Sometimes the prejudice is frankly avowed. In January, 1680, the Abbé de Broglie began at the Catholic Institute of Paris a course on the history of non-Christian religions, and the "Polybiblion" of the next month gave the following summary of his opening lecture: "he proposes to show from the history of the most widely spread false cults that they are not to be compared with Christianity, and, coming down from generalities to a more special study, he will make a brilliant demonstration of the superiority of our religion." This is not history, but apologetics.[1]

We very frequently meet with an inverse kind of apologetics among the adversaries of religious ideas. In fact, the anti-religious prejudice, which rests, like the religious prejudice, on an exclusive view of things, is a direct result of dogmatic intolerance. If one is in the habit of regarding the ideas of others as a heap of superstitions and impostures, it is easy to conceive that, when he loses faith in the supernatural origin of beliefs, he will confound all the religions of the earth and the religious sentiment itself in a contempt that will henceforth recognize no exception.

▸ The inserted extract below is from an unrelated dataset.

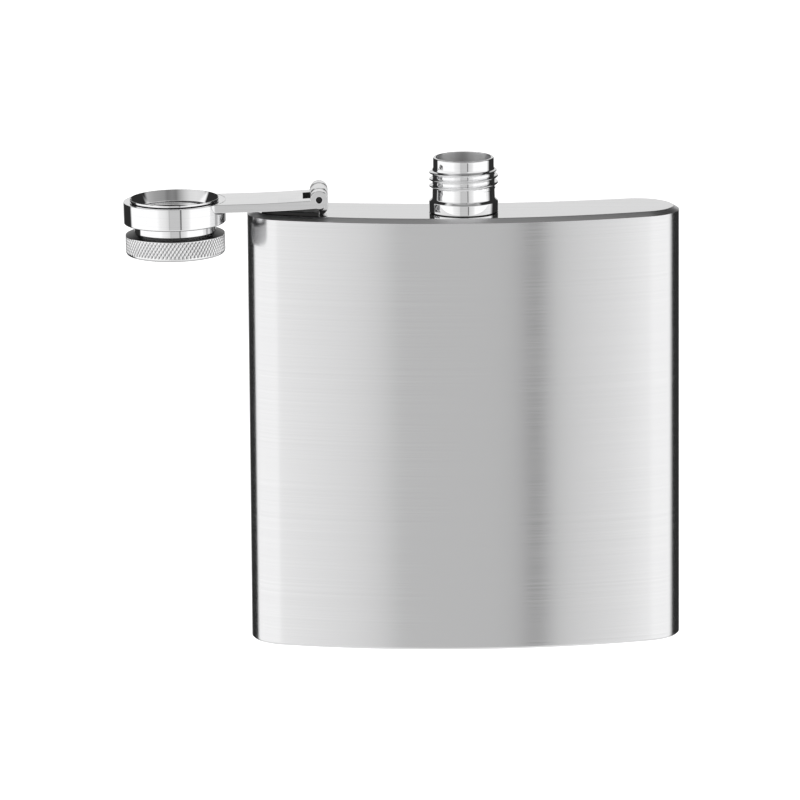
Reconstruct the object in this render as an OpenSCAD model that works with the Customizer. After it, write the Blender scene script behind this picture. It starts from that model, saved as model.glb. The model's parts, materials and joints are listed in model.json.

Some think that to occupy themselves with religions is to waste time; as if religious questions did not figure among the vital questions of our epoch. "When I published the translation of the 'Life of Jesus,' by Strauss," writes Littré,[2] "the objection was made, from the point of view of the freethinker and revolutionist, that I was undertaking a wholly useless work, and one that was out of date, and that the eighteenth century had performed, better than all the Strausses in the world, all the work of demolition that was needed. Yes, the negative work, but not the positive work. And this is no subtile distinction that stops short of going to the bottom of things. Let us consider the aberrations that haunted the mind of the eighteenth century on the subject of religions. It was impossible for it to comprehend anything of their origin, of the part they played, or of their life. They were, according to some, inventions of crafty men who worked upon popular credulity and thereby gained power and wealth. According to others, nothing could be seen in them but periods of ignorance and superstition which it was impossible sufficiently to de-

  1. The abbé seems to have recognized this himself, for at the beginning of his third year (1881-82) on the "History of the Religions of India," he changed the title of his lectures to "Course of Christian Apologetics." What, now, becomes of the compliment addressed by the "Polybiblion" to the Catholic Institute of Paris for having inaugurated a course on "Comparative Religion" before the state, with the resources of the budget at its disposal, organized one at the Collége de France?
  2. See the review "La Philosophic Positive," vol. xxii, p. 368.